*INFORMATION SHOWN*

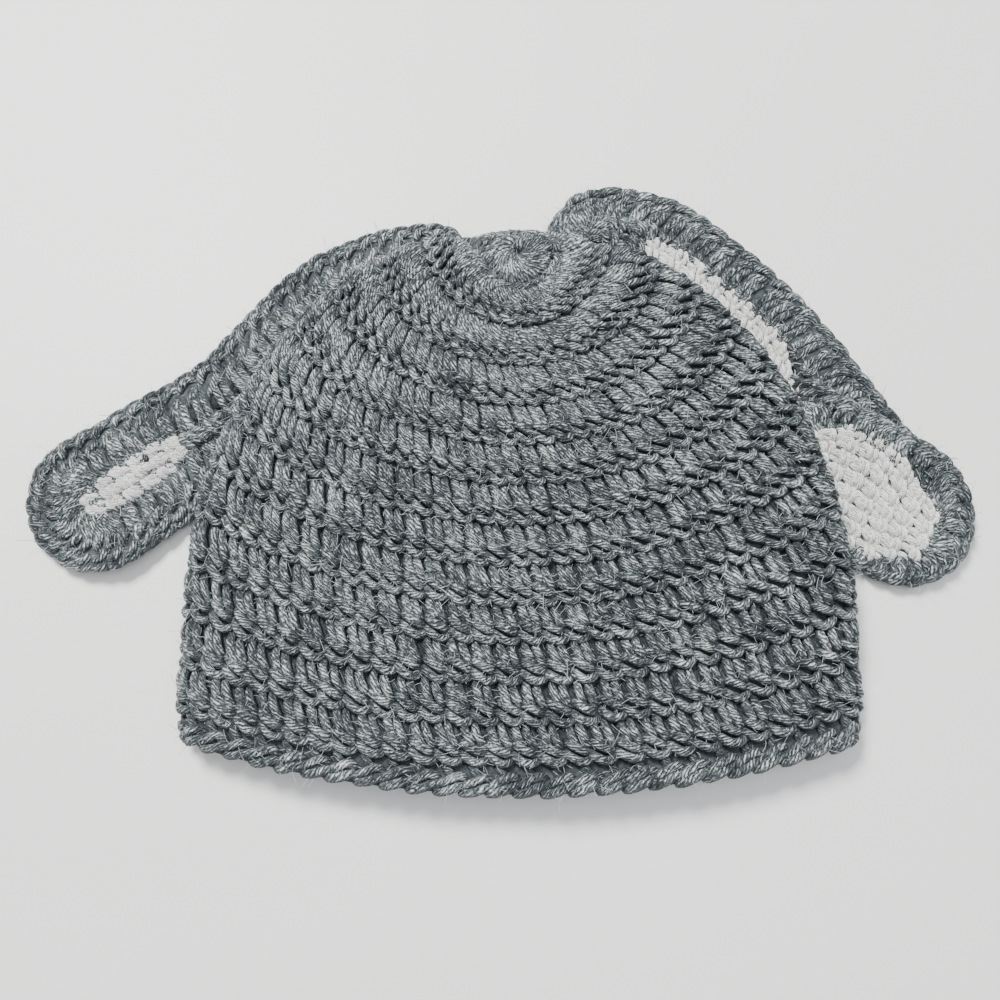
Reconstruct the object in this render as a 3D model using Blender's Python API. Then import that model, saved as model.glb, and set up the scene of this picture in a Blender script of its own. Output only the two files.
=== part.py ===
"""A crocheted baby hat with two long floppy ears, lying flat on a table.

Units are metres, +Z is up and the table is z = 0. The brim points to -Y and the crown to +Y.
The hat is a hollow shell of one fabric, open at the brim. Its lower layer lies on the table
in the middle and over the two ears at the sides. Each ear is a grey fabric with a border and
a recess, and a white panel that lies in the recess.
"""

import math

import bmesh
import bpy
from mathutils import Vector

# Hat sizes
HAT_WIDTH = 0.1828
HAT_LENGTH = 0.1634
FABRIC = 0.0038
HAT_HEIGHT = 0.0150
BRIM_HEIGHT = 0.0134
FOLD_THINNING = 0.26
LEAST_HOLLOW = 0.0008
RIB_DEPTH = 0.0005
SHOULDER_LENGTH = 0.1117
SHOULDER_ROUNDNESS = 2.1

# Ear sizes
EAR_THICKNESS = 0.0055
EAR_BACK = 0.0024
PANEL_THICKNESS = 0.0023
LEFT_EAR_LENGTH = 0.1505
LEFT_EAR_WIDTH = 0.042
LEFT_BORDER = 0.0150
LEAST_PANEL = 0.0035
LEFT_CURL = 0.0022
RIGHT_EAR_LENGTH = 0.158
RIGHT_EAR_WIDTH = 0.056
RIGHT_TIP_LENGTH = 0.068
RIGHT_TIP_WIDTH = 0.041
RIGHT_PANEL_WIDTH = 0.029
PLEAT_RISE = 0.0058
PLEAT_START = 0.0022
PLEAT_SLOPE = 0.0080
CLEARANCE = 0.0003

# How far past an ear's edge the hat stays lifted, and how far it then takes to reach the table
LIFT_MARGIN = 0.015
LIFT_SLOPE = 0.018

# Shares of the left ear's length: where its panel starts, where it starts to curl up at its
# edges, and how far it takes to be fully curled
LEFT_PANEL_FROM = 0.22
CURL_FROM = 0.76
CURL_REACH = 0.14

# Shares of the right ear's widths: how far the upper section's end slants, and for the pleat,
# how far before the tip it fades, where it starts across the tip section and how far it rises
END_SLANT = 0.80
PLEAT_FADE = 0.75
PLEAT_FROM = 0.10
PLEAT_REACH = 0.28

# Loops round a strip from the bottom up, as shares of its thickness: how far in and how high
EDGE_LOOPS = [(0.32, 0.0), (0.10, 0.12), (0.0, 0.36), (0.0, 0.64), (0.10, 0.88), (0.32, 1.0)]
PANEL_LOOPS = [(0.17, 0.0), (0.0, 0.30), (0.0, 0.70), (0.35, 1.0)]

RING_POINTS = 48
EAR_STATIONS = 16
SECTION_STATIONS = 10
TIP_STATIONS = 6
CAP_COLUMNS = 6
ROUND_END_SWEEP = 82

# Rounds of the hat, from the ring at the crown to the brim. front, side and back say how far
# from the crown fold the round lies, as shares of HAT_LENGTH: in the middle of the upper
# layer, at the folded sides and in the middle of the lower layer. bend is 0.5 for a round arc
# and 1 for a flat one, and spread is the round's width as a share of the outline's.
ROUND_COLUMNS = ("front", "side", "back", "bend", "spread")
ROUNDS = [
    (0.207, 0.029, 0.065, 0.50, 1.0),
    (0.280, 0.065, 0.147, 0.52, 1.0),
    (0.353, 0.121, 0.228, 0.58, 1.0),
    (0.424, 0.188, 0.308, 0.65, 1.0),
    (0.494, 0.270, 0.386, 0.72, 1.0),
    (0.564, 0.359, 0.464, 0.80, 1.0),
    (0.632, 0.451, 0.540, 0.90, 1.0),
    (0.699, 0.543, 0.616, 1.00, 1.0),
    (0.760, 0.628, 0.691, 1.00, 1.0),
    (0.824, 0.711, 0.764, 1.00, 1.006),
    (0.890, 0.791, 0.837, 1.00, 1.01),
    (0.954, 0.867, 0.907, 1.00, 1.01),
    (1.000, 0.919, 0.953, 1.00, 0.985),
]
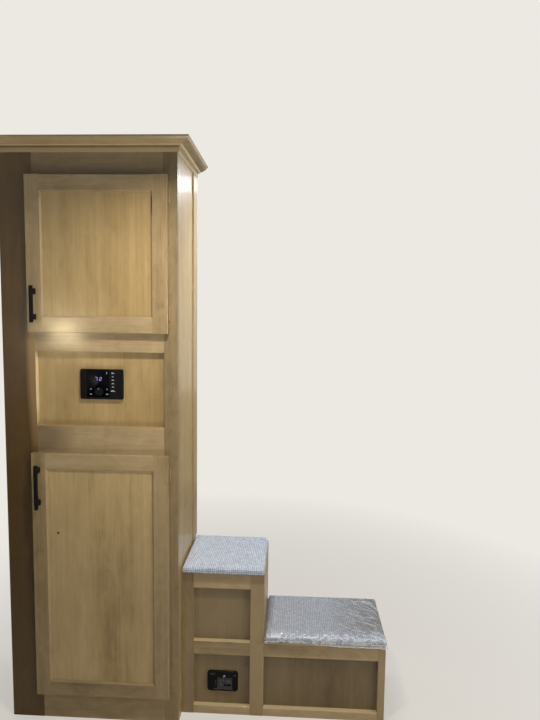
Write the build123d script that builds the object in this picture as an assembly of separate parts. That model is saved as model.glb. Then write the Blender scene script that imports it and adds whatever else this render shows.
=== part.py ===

*SHORT TASK*
Can you reproduce all the material exactly?

*FULL ANSWER*
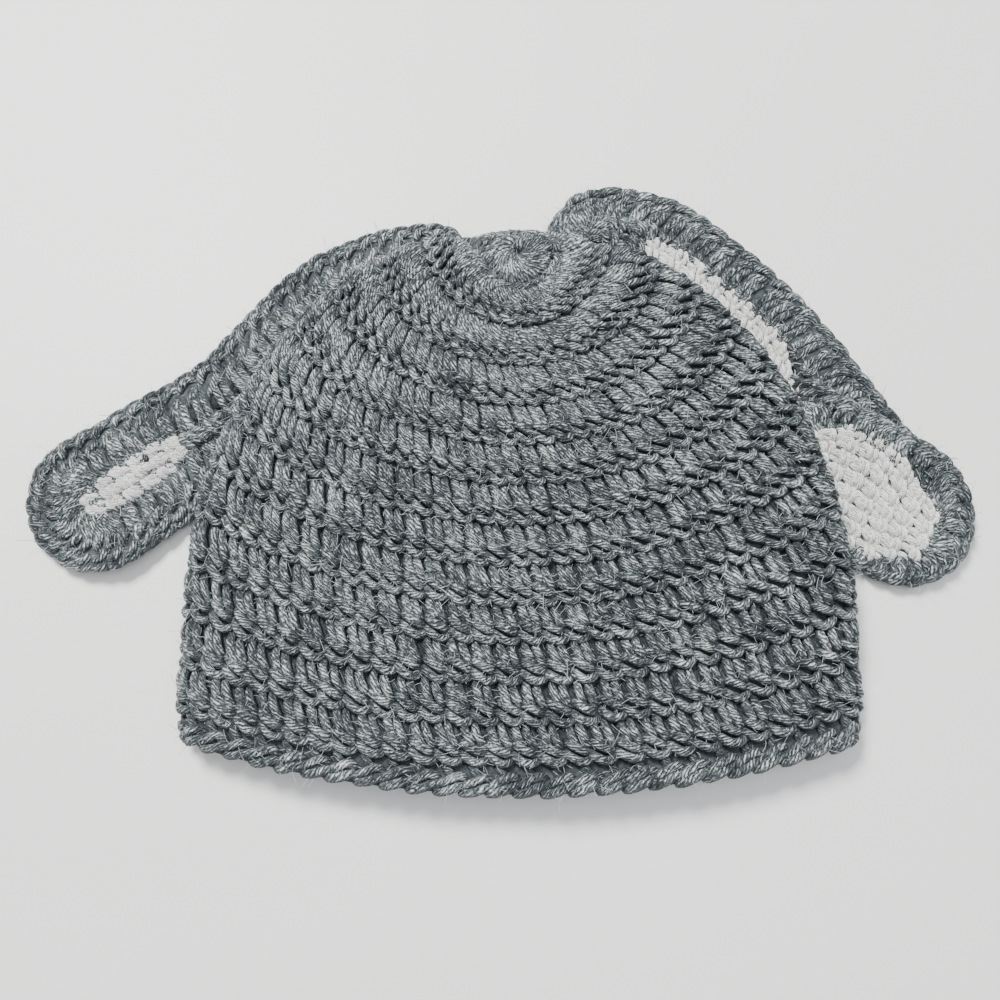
Reconstruct the object in this render as a 3D model using Blender's Python API. Then import that model, saved as model.glb, and set up the scene of this picture in a Blender script of its own. Output only the two files.
=== part.py ===
"""A crocheted baby hat with two long floppy ears, lying flat on a table.

Units are metres, +Z is up and the table is z = 0. The brim points to -Y and the crown to +Y.
The hat is a hollow shell of one fabric, open at the brim. Its lower layer lies on the table
in the middle and over the two ears at the sides. Each ear is a grey fabric with a border and
a recess, and a white panel that lies in the recess.
"""

import math

import bmesh
import bpy
from mathutils import Vector

# Hat sizes
HAT_WIDTH = 0.1828
HAT_LENGTH = 0.1634
FABRIC = 0.0038
HAT_HEIGHT = 0.0150
BRIM_HEIGHT = 0.0134
FOLD_THINNING = 0.26
LEAST_HOLLOW = 0.0008
RIB_DEPTH = 0.0005
SHOULDER_LENGTH = 0.1117
SHOULDER_ROUNDNESS = 2.1

# Ear sizes
EAR_THICKNESS = 0.0055
EAR_BACK = 0.0024
PANEL_THICKNESS = 0.0023
LEFT_EAR_LENGTH = 0.1505
LEFT_EAR_WIDTH = 0.042
LEFT_BORDER = 0.0150
LEAST_PANEL = 0.0035
LEFT_CURL = 0.0022
RIGHT_EAR_LENGTH = 0.158
RIGHT_EAR_WIDTH = 0.056
RIGHT_TIP_LENGTH = 0.068
RIGHT_TIP_WIDTH = 0.041
RIGHT_PANEL_WIDTH = 0.029
PLEAT_RISE = 0.0058
PLEAT_START = 0.0022
PLEAT_SLOPE = 0.0080
CLEARANCE = 0.0003

# How far past an ear's edge the hat stays lifted, and how far it then takes to reach the table
LIFT_MARGIN = 0.015
LIFT_SLOPE = 0.018

# Shares of the left ear's length: where its panel starts, where it starts to curl up at its
# edges, and how far it takes to be fully curled
LEFT_PANEL_FROM = 0.22
CURL_FROM = 0.76
CURL_REACH = 0.14

# Shares of the right ear's widths: how far the upper section's end slants, and for the pleat,
# how far before the tip it fades, where it starts across the tip section and how far it rises
END_SLANT = 0.80
PLEAT_FADE = 0.75
PLEAT_FROM = 0.10
PLEAT_REACH = 0.28

# Loops round a strip from the bottom up, as shares of its thickness: how far in and how high
EDGE_LOOPS = [(0.32, 0.0), (0.10, 0.12), (0.0, 0.36), (0.0, 0.64), (0.10, 0.88), (0.32, 1.0)]
PANEL_LOOPS = [(0.17, 0.0), (0.0, 0.30), (0.0, 0.70), (0.35, 1.0)]

RING_POINTS = 48
EAR_STATIONS = 16
SECTION_STATIONS = 10
TIP_STATIONS = 6
CAP_COLUMNS = 6
ROUND_END_SWEEP = 82

# Rounds of the hat, from the ring at the crown to the brim. front, side and back say how far
# from the crown fold the round lies, as shares of HAT_LENGTH: in the middle of the upper
# layer, at the folded sides and in the middle of the lower layer. bend is 0.5 for a round arc
# and 1 for a flat one, and spread is the round's width as a share of the outline's.
ROUND_COLUMNS = ("front", "side", "back", "bend", "spread")
ROUNDS = [
    (0.207, 0.029, 0.065, 0.50, 1.0),
    (0.280, 0.065, 0.147, 0.52, 1.0),
    (0.353, 0.121, 0.228, 0.58, 1.0),
    (0.424, 0.188, 0.308, 0.65, 1.0),
    (0.494, 0.270, 0.386, 0.72, 1.0),
    (0.564, 0.359, 0.464, 0.80, 1.0),
    (0.632, 0.451, 0.540, 0.90, 1.0),
    (0.699, 0.543, 0.616, 1.00, 1.0),
    (0.760, 0.628, 0.691, 1.00, 1.0),
    (0.824, 0.711, 0.764, 1.00, 1.006),
    (0.890, 0.791, 0.837, 1.00, 1.01),
    (0.954, 0.867, 0.907, 1.00, 1.01),
    (1.000, 0.919, 0.953, 1.00, 0.985),
]
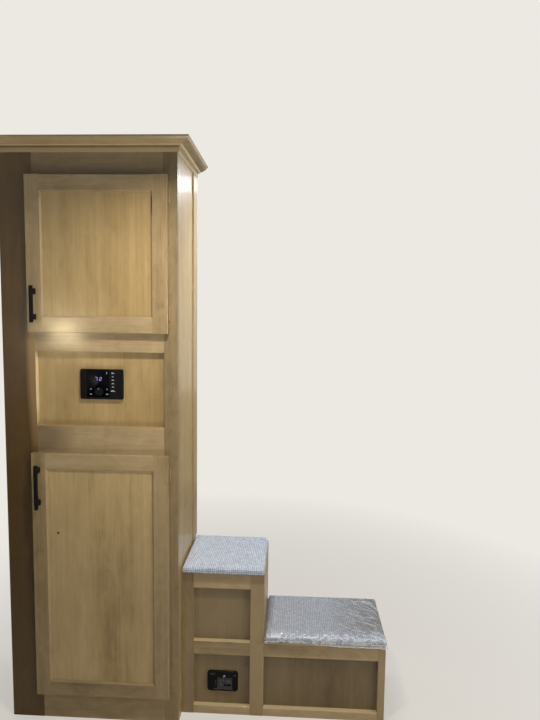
Write the build123d script that builds the object in this picture as an assembly of separate parts. That model is saved as model.glb. Then write the Blender scene script that imports it and adds whatever else this render shows.
=== part.py ===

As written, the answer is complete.